Iran’s Press TV Internet traffic statistics show it is ranked 26,598 with 28 percent of its visits coming from the United States. RT is ranked 446 in the world with 18 percent of its visitors from the US. Sputnik News is 1410 with 8 percent of its visitors from the US. Xinhua is ranked 25,000 with about 3 percent visiting from the US and the People’s Daily does not even rank.

In this dark CYBER world, the unemployed and disaffected youth bulges (but why are they jobless and disenchanted), social miscreants and American citizens will populate evil foreign websites and after viewing assorted marketing/propaganda they will by Pepsi instead of Coke; whoops, I meant to say join the Islamic State or the Chinese Communist Party; move to Russia; or take in the Hezbollah website (no ranking on the Internet).

What this says, in part, is that those pushing CYBER fear have unwittingly indicted the United States and its people of idiocy. They seem to be saying that the American people have been ill served by the Constitution and the Bill of Rights, educational institutions and the government and the citizenry is but a collective of dolts incapable of sorting through information pushed out of non-Western media outlets. In the United States, the First Amendment makes sure that all-points of view can be aired on the premise that the American people have the ability to harvest information and distinguish between info-crap and ‘actionable’ info that can be turned into positive knowledge for civil good.

What is there to fear from comparatively small state backed-foreign news outlets? So they spin news or publish opinions contrary to the US narrative. So what? How is that any different from left and right wing publications in the United States that take down US civilian and military institutions? The American public can handle all of this.
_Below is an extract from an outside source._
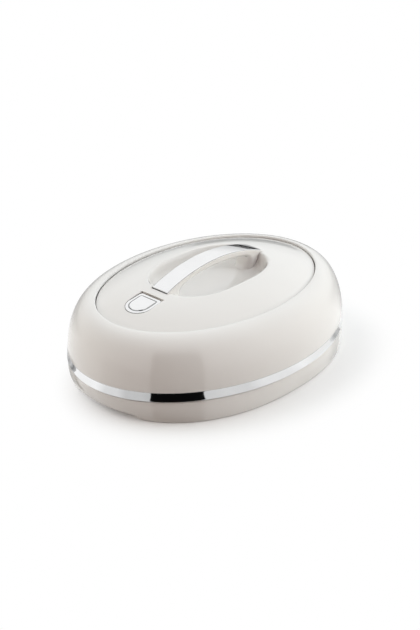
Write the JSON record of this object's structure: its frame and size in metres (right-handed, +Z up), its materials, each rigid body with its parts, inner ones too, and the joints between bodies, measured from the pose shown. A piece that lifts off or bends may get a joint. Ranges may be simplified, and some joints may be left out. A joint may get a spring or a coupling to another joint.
{
  "type": "insulated oval casserole",
  "caption": "Low oval insulated serving casserole: shallow base with a steel bowl under a tall lift-off domed lid, with a bow handle over a scooped hand pocket.",
  "frame": {"origin": "on the surface it stands on, under the middle of the base", "axes": "+X along the long axis, away from the badge end; +Y across; +Z up, the way the lid lifts"},
  "size_m": [0.3018, 0.2286, 0.1009],
  "materials": {
    "moulded_white": "gloss",
    "liner_white": "satin",
    "chrome_trim": "polished",
    "bowl_steel": "satin",
    "foam": "matte",
    "screw_steel": "satin",
    "plug_grey": "matte"
  },
  "bodies": {
    "base": {"base_shell": "moulded_white", "base_foam": "foam", "bowl_liner": "bowl_steel", "rim_collar": "moulded_white", "base_fill_plug": "plug_grey"},
    "lid": {"lid_shell": "moulded_white", "lid_band": "chrome_trim", "top_panel": "moulded_white", "handle_bow": "moulded_white", "handle_trim": "chrome_trim", "badge_plate": "chrome_trim", "lid_liner": "liner_white", "lid_foam": "foam", "handle_screws": "screw_steel", "lid_fill_plug": "plug_grey"}
  },
  "joints": [
    {"name": "lid_lift", "type": "slide", "parent": "base", "child": "lid", "axis": [0, 0, 1], "range_m": [0, 0.12]}
  ]
}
The CYBER Fear pushers further display their ignorance by assuming that the US national security machinery has not done enough to protect the enfeebled American public from opinions emanating from non-Western sources. The CYBER chicken-littles believe too, that the US military and those in charge of America’s critical infrastructure sets do not understand the gravity of the CYBER Danger.

Nonsense.

Sleep Well

As the US Army’s Unconventional Warfare Manual and scores of US military CYBER commands, and doctrinal publications make clear, the US national security community has been pushing the CYBER matter hard. It has engaged in the less public relations friendly issues like mathematics and encryption, physically securing communications nodes and networks, creating honeypots to attract hackers, digital forensics (breaking into secure hard drives, software) and working with civilian counterparts, sometimes controversially, to secure communications networks.
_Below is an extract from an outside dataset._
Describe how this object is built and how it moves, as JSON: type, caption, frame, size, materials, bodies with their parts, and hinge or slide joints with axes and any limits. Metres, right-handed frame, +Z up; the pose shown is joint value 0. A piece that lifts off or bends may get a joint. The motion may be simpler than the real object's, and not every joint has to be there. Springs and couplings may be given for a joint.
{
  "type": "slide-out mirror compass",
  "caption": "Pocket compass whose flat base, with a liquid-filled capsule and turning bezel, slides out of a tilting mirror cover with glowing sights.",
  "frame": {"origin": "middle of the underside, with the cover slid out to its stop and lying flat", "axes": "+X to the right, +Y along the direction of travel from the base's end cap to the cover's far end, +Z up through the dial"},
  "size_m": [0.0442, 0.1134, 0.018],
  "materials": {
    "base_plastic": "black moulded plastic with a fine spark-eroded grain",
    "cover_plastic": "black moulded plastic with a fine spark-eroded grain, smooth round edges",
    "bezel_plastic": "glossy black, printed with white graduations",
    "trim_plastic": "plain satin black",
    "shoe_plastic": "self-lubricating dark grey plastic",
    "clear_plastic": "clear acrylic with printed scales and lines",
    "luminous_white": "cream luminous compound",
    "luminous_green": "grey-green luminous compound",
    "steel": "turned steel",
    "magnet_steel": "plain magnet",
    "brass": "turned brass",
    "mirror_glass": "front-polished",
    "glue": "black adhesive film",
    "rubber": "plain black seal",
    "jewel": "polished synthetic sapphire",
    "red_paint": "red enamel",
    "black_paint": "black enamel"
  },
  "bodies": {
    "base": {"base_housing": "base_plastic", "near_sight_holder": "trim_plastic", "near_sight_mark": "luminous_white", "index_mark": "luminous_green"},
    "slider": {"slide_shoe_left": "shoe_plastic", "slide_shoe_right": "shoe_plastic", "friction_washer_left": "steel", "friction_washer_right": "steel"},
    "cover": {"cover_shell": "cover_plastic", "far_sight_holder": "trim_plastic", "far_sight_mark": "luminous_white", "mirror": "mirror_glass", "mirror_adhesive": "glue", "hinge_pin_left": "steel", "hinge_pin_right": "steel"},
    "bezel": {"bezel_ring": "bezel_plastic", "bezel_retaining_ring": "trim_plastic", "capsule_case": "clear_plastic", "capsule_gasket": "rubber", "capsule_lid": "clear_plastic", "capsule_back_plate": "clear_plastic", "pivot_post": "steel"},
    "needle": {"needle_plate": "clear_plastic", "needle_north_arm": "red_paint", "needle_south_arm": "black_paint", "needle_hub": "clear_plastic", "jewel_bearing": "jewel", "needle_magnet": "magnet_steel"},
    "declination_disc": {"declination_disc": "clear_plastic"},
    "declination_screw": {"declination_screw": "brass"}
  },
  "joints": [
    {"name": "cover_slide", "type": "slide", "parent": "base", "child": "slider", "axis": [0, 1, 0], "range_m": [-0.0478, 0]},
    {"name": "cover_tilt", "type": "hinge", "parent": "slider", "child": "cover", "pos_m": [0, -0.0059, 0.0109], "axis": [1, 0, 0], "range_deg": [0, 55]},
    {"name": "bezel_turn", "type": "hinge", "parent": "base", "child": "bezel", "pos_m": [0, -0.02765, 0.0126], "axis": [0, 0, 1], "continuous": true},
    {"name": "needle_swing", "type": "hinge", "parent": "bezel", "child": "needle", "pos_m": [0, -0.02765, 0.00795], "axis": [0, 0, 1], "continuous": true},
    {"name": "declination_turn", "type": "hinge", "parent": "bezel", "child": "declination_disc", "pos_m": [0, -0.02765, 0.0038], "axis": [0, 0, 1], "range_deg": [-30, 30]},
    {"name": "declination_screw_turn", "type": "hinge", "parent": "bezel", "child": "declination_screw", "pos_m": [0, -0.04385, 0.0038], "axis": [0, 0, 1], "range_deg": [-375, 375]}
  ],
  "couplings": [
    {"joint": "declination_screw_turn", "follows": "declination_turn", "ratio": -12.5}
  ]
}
For those worried about the US government’s ability to listen to adversaries, allies, the public, whomever, the Snowden document dumps show just how deep the National Security Agency’s wormhole goes. Either you’re of the mind that this grossly oversteps the US government’s authority, or maybe the nation is better off with the NSA playing God, or, like most, you just don’t care.

The US capabilities to tap transoceanic communications cables or satellite communications are well known.

The seriousness with which the US national security community views CYBER can be noted in this comment from a Defense Science Board study on CYBER Existentialism

While the manifestation of a nuclear and cyber attack are very different, in the end, the existential impact to the United States is the same. Existential Cyber Attack is defined as an attack that is capable of causing sufficient wide scale damage for the government potentially to lose control of the country, including loss or damage to significant portions of military and critical infrastructure: power generation, communications, fuel and transportation, emergency services, financial services, etc.

And just a quasi authoritative US government body claims there is a real danger of an existential CYBER attack, the First Amendment allows a rapier like response from a former government official musing on the fallout from the collapse of electronically connected networks whether by CYBER Attack, lightening bolts or human error.

Cyber Warfare, Cyber Security and massive Cyber Attacks are alarmist and vastly overrated. Look at what went on in Cyprus in 2013. What could trigger a run on the banks in the United States? Something as simple as shutting down all the ATM’s for three days. The resulting panic and long bank lines could irrevocably shake confidence in banks and financial institutions, as Americans find out the significance of all the paperwork they signed when they established their banks accounts, fed by direct deposits. Since many in the country know what the country was like before personal computers and the Internet, they’ll do fine. Those people who have exchanged their hearts and brains for computer chips manufactured in Vietnam, and are tethered to Smart Phones and the Cloud, are due for a very rude awakening. You’ve heard of sleeper agents and moles haven’t you? I wonder how many sleeper programs are in the millions of computer chips that are now in every single facet of our lives.